• [THE PROBLEM] From the first line of the data below, repeat each line exactly until you reach the line with "WALL = 0.012"; include that line too.

• [SUPPLIED DATA]
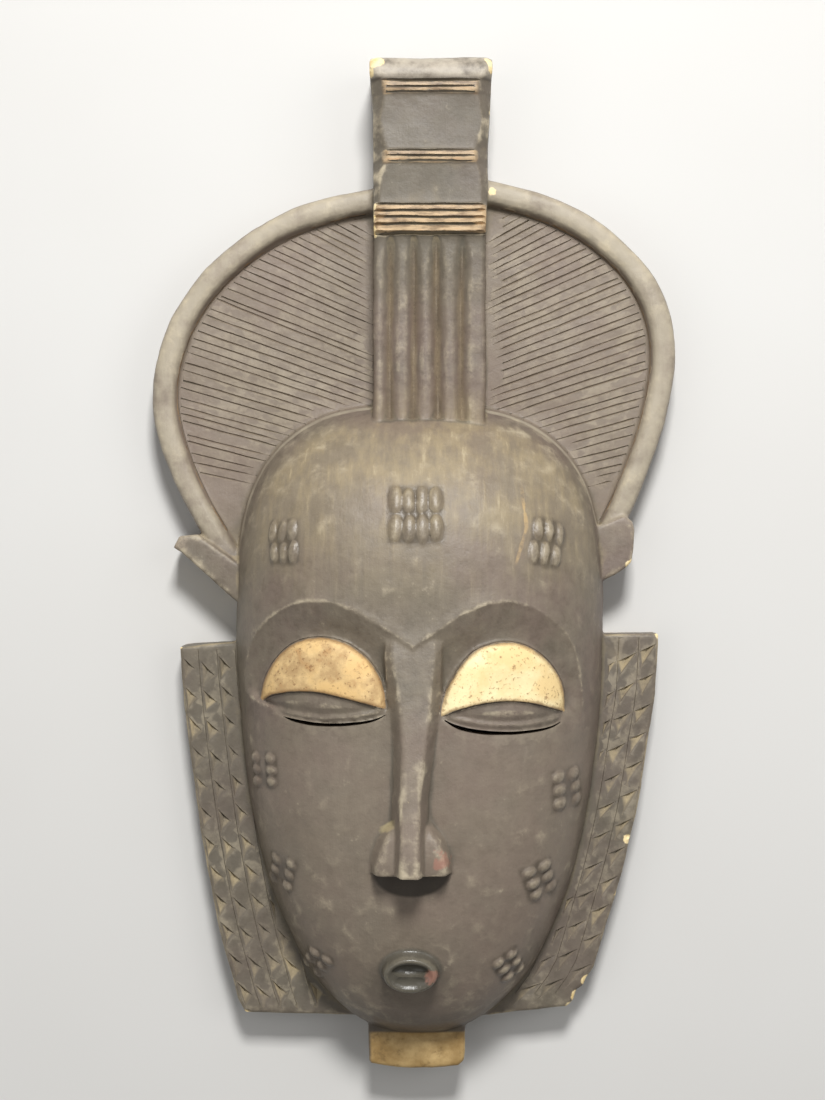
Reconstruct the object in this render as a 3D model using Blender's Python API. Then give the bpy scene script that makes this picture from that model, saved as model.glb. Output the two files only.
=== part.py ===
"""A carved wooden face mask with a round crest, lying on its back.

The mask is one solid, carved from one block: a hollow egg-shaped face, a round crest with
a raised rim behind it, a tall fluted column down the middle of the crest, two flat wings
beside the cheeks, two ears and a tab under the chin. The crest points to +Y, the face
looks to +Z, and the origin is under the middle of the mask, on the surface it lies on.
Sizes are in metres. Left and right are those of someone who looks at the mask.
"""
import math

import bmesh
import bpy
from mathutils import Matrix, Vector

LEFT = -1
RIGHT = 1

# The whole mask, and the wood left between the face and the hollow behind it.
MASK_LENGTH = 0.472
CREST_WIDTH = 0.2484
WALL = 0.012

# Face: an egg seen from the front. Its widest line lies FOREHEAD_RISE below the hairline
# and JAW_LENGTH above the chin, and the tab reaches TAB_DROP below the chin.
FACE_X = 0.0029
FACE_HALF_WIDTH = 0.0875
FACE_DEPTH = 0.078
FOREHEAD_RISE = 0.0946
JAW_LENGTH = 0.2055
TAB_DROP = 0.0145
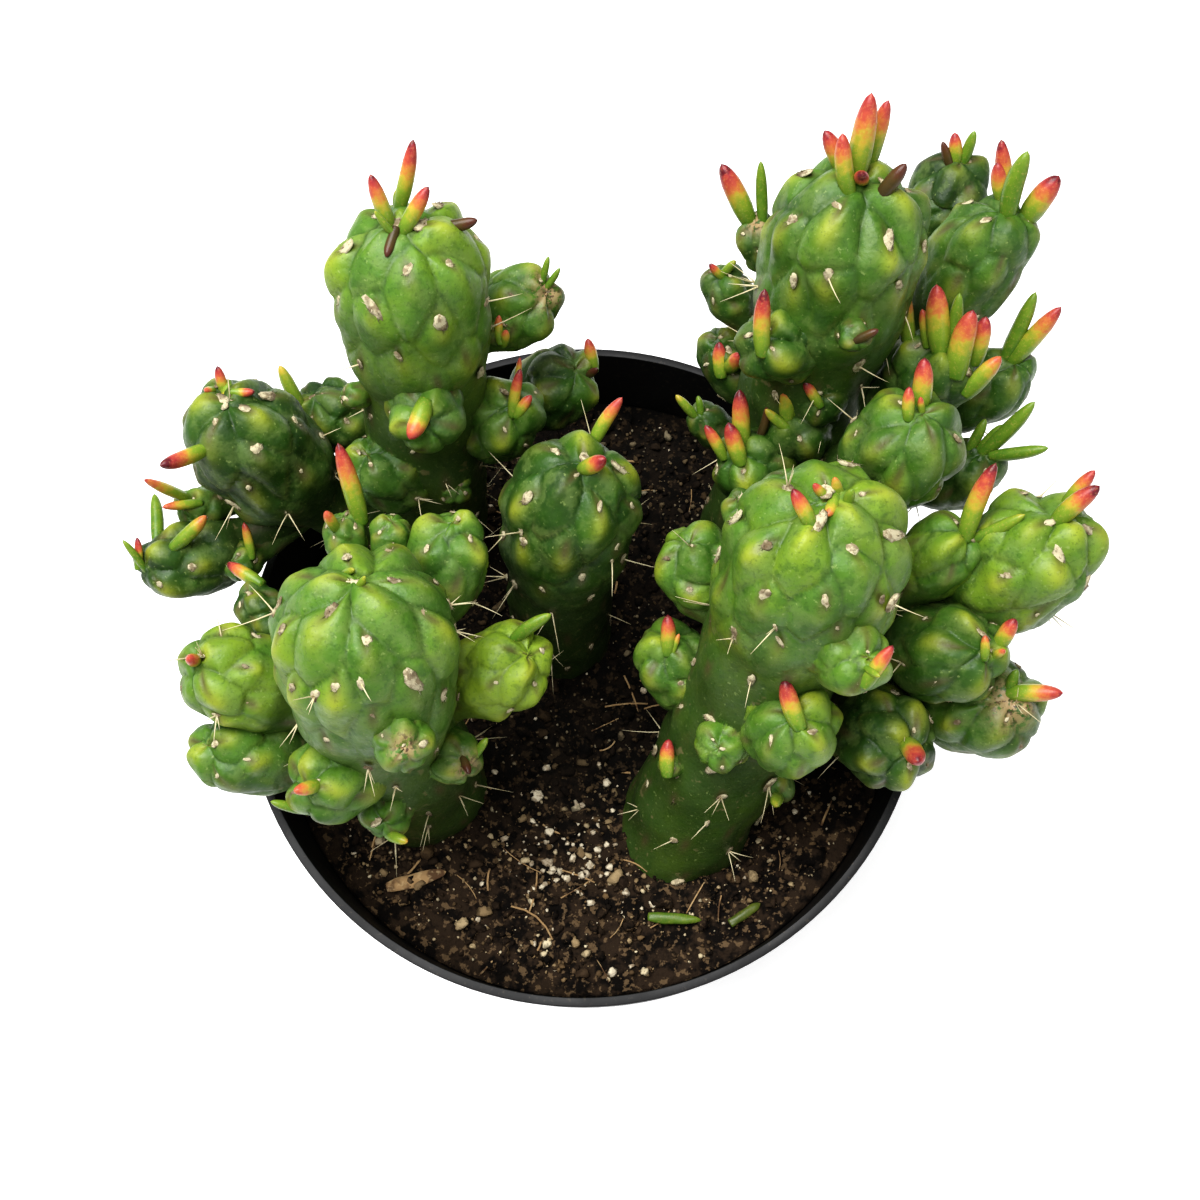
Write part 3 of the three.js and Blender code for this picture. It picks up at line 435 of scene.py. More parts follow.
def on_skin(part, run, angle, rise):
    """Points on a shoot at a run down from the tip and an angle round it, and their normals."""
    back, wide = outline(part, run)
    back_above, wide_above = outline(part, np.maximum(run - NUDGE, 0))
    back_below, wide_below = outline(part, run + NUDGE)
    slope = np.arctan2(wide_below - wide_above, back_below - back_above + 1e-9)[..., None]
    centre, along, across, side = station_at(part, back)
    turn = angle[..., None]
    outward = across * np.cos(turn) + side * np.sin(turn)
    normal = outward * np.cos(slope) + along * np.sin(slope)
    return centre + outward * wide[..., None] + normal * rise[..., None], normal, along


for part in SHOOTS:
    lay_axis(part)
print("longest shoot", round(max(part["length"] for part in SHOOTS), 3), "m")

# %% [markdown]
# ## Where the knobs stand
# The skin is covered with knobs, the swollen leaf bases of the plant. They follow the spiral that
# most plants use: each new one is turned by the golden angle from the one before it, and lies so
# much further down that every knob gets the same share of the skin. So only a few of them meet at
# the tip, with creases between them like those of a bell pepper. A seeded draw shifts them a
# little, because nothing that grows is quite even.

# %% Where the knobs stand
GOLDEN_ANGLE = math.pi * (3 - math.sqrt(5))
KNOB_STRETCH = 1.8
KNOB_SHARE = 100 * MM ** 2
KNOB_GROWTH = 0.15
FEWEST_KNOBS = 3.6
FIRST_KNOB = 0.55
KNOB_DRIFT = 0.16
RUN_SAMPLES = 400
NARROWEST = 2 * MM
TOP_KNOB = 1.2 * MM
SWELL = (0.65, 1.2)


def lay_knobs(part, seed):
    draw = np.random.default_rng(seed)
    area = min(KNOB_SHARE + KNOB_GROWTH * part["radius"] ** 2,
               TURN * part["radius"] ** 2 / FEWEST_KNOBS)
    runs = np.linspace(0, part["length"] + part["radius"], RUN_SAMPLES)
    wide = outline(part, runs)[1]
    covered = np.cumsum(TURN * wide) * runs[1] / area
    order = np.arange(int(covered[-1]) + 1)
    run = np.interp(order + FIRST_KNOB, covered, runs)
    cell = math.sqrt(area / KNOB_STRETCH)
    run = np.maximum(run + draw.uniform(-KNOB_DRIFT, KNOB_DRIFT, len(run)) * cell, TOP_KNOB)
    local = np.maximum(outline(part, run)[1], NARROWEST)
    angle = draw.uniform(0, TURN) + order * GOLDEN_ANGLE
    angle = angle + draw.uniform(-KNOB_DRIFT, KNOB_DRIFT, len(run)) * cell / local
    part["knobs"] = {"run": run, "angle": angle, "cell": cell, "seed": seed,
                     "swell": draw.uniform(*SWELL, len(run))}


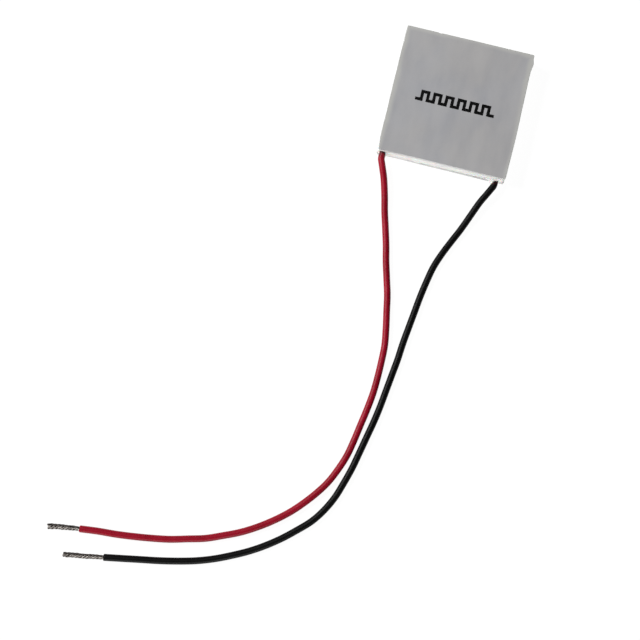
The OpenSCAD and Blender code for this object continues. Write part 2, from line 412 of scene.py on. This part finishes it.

• [COMPLETE ANSWER]
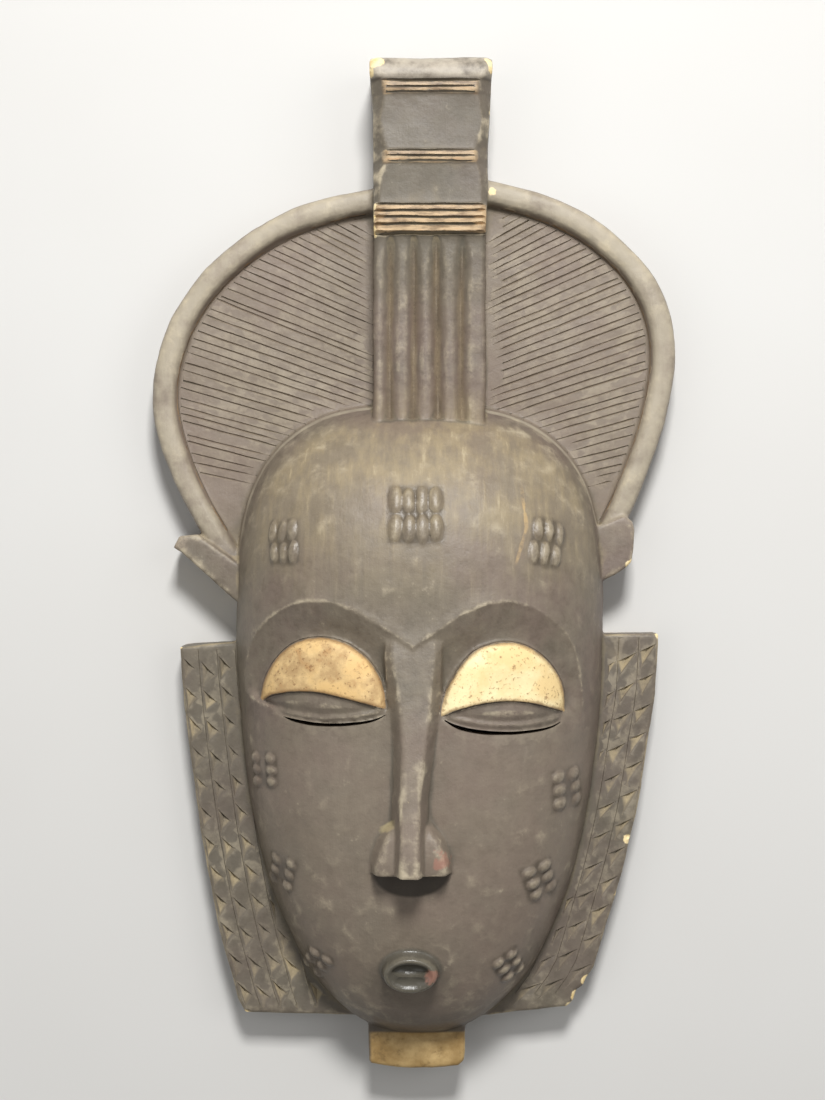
Reconstruct the object in this render as a 3D model using Blender's Python API. Then give the bpy scene script that makes this picture from that model, saved as model.glb. Output the two files only.
=== part.py ===
"""A carved wooden face mask with a round crest, lying on its back.

The mask is one solid, carved from one block: a hollow egg-shaped face, a round crest with
a raised rim behind it, a tall fluted column down the middle of the crest, two flat wings
beside the cheeks, two ears and a tab under the chin. The crest points to +Y, the face
looks to +Z, and the origin is under the middle of the mask, on the surface it lies on.
Sizes are in metres. Left and right are those of someone who looks at the mask.
"""
import math

import bmesh
import bpy
from mathutils import Matrix, Vector

LEFT = -1
RIGHT = 1

# The whole mask, and the wood left between the face and the hollow behind it.
MASK_LENGTH = 0.472
CREST_WIDTH = 0.2484
WALL = 0.012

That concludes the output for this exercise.